**RECORDS FOR THIS EXERCISE**.

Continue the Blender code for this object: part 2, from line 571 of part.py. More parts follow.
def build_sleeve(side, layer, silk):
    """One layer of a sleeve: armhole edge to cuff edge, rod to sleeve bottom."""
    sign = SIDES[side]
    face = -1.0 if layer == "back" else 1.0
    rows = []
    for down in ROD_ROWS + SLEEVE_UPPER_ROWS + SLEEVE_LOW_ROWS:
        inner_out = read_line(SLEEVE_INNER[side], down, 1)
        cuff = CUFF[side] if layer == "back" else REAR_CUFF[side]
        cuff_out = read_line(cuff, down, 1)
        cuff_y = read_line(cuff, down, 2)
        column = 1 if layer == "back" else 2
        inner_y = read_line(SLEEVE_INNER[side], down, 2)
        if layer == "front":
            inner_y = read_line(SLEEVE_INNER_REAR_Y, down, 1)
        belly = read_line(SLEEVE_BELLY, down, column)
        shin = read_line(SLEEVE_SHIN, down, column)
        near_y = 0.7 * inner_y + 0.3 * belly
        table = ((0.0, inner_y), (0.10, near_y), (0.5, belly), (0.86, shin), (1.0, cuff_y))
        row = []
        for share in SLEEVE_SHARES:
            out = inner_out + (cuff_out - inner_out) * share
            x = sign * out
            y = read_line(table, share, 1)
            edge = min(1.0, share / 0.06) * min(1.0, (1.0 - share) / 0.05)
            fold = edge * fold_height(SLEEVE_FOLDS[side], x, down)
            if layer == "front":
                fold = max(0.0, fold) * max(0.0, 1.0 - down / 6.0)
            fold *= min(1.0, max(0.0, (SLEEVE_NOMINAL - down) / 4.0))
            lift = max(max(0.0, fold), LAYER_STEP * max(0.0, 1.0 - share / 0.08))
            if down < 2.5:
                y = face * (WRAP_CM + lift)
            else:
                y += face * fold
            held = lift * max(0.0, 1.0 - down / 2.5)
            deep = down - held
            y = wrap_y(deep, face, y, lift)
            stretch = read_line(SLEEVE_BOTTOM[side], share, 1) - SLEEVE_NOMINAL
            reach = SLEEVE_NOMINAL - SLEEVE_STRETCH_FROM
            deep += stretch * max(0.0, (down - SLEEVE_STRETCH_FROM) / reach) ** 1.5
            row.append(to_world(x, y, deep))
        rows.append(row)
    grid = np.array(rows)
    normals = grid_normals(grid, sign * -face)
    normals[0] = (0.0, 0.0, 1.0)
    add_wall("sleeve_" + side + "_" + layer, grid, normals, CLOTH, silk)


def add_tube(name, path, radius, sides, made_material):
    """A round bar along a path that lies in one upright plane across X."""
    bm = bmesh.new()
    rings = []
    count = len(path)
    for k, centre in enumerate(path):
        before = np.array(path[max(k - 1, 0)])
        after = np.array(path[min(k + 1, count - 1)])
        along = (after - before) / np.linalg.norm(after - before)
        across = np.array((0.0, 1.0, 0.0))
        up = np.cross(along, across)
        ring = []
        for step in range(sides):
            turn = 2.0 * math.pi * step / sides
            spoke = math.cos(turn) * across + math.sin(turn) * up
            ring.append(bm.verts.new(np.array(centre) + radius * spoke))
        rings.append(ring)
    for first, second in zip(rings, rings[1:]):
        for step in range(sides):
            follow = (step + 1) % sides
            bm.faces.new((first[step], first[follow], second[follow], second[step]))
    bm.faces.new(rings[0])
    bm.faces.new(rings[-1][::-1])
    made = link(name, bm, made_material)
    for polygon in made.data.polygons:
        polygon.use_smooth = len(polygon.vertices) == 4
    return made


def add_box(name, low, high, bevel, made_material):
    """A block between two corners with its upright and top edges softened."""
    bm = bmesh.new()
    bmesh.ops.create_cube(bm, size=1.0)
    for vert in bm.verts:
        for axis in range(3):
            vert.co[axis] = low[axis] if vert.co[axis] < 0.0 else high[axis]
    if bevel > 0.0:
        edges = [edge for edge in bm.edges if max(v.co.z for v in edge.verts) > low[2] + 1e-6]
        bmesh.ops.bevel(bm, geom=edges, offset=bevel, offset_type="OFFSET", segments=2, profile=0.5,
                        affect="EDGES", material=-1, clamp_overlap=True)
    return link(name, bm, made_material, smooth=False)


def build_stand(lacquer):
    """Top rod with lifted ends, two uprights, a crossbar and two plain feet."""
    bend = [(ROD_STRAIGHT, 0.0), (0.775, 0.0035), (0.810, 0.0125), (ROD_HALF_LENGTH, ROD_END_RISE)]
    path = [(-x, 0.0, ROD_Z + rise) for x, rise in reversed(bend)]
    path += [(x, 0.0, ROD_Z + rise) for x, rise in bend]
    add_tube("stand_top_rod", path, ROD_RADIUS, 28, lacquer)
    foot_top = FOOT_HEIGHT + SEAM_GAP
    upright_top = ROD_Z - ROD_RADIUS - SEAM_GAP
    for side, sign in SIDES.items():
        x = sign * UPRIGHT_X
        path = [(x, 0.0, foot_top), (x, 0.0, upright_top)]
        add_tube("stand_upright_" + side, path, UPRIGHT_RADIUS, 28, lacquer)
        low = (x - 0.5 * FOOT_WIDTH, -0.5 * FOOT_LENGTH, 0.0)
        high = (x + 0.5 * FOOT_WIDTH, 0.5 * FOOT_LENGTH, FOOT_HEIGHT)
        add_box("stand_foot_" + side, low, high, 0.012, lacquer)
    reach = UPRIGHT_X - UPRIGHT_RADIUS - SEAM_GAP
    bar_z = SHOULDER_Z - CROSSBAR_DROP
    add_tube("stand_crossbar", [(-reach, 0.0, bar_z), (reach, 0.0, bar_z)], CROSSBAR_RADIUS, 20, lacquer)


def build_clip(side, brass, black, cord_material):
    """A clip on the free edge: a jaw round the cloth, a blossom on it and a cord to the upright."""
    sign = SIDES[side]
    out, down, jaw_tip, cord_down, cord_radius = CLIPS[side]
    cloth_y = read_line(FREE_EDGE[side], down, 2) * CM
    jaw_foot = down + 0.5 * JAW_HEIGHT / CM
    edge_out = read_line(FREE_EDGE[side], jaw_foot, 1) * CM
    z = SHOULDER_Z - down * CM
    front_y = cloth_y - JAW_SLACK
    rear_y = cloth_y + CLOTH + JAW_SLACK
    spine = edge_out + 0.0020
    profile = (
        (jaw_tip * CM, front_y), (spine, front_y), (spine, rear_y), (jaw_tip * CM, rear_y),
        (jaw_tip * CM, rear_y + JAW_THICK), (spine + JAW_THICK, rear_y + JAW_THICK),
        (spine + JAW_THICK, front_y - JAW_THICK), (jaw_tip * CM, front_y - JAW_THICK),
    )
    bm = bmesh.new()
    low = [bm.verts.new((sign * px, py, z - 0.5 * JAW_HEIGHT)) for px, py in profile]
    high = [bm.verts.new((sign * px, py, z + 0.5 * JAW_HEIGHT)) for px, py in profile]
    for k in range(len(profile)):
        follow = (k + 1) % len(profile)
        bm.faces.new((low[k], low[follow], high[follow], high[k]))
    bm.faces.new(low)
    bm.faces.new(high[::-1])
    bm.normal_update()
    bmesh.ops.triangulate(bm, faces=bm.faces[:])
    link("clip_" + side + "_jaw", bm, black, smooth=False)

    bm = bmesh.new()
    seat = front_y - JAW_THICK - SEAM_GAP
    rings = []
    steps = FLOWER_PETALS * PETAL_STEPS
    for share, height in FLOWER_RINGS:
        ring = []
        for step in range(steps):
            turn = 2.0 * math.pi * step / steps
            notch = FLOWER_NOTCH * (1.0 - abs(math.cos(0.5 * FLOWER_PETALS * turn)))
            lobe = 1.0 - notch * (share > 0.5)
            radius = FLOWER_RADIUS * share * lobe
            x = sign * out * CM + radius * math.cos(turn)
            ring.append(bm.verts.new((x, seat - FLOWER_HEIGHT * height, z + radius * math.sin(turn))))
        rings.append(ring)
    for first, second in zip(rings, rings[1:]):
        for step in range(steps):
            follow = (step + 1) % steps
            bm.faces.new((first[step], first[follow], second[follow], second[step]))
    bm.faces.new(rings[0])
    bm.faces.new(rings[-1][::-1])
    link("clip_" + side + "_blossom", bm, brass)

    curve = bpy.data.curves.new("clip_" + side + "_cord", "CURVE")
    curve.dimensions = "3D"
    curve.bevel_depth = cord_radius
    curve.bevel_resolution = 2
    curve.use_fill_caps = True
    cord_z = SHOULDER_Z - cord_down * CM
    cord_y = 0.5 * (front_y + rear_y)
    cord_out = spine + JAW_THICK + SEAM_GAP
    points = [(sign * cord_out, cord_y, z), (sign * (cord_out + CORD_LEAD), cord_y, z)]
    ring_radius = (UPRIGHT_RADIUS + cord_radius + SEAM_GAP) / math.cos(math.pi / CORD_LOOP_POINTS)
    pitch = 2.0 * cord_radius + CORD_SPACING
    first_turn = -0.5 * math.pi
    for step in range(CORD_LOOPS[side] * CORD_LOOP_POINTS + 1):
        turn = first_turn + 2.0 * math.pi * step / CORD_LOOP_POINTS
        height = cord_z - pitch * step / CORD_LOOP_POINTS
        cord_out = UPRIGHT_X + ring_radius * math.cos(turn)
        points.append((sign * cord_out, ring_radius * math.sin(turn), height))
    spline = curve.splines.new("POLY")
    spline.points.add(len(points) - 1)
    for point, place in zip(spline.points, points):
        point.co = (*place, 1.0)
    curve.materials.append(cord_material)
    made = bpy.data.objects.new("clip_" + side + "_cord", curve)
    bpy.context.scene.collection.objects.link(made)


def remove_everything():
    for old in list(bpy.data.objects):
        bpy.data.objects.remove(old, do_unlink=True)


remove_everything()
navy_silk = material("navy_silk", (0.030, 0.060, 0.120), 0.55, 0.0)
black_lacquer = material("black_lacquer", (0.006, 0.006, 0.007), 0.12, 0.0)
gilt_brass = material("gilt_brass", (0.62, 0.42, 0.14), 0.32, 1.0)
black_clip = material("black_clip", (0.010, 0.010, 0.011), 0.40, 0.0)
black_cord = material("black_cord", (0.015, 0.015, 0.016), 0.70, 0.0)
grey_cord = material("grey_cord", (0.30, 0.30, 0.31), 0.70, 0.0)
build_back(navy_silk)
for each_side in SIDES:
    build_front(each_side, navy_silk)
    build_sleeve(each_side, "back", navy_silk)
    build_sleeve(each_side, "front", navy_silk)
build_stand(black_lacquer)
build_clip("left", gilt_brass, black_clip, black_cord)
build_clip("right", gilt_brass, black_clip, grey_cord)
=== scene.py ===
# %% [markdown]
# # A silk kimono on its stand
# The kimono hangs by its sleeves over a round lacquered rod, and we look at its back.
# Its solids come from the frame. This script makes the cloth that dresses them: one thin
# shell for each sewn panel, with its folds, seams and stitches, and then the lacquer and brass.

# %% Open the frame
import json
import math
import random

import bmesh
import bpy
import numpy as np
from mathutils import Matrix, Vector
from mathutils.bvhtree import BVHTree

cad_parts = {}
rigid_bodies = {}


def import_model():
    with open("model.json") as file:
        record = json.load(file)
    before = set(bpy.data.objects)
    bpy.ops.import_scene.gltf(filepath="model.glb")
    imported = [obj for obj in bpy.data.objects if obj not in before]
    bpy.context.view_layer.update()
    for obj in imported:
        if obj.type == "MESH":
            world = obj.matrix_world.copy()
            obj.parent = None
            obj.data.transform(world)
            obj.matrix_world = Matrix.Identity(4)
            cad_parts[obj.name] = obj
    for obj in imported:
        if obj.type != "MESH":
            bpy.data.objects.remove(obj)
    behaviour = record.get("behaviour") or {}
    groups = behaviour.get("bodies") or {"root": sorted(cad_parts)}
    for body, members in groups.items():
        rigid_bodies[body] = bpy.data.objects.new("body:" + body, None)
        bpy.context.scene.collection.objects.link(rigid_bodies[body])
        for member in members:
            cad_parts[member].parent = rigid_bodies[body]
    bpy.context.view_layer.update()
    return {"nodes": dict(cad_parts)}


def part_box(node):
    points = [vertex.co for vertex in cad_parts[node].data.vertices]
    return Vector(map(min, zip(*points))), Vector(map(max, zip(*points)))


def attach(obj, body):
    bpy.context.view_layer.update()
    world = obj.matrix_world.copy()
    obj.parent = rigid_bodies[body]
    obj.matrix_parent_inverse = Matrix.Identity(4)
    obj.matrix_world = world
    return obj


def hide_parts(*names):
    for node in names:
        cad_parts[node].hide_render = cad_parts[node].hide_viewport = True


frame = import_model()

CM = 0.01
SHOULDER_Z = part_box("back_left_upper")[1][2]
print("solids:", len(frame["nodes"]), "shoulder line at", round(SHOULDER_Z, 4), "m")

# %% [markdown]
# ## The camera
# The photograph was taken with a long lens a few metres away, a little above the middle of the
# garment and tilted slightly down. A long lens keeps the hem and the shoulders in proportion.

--

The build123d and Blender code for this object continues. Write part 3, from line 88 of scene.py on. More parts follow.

--

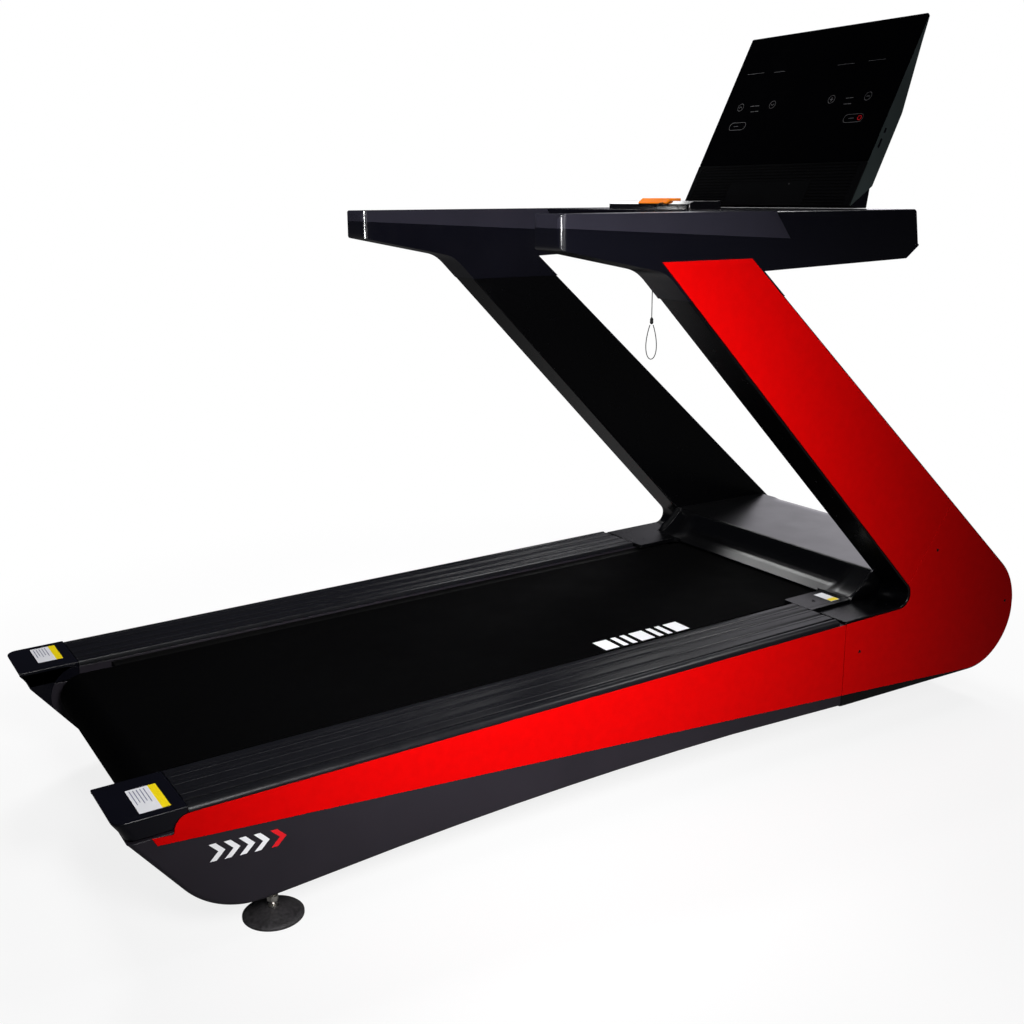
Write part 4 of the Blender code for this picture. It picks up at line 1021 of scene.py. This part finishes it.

**DO THIS**. Only the lines running from the line with "cad_parts[member].parent = rigid_bodies[body]" through the line with "for node in" should be repeated, exactly and with both ends kept.

**EXPECTED OUTPUT**.
            cad_parts[member].parent = rigid_bodies[body]
    bpy.context.view_layer.update()
    return {"nodes": dict(cad_parts)}


def part_box(node):
    points = [vertex.co for vertex in cad_parts[node].data.vertices]
    return Vector(map(min, zip(*points))), Vector(map(max, zip(*points)))


def attach(obj, body):
    bpy.context.view_layer.update()
    world = obj.matrix_world.copy()
    obj.parent = rigid_bodies[body]
    obj.matrix_parent_inverse = Matrix.Identity(4)
    obj.matrix_world = world
    return obj


def hide_parts(*names):
    for node in names:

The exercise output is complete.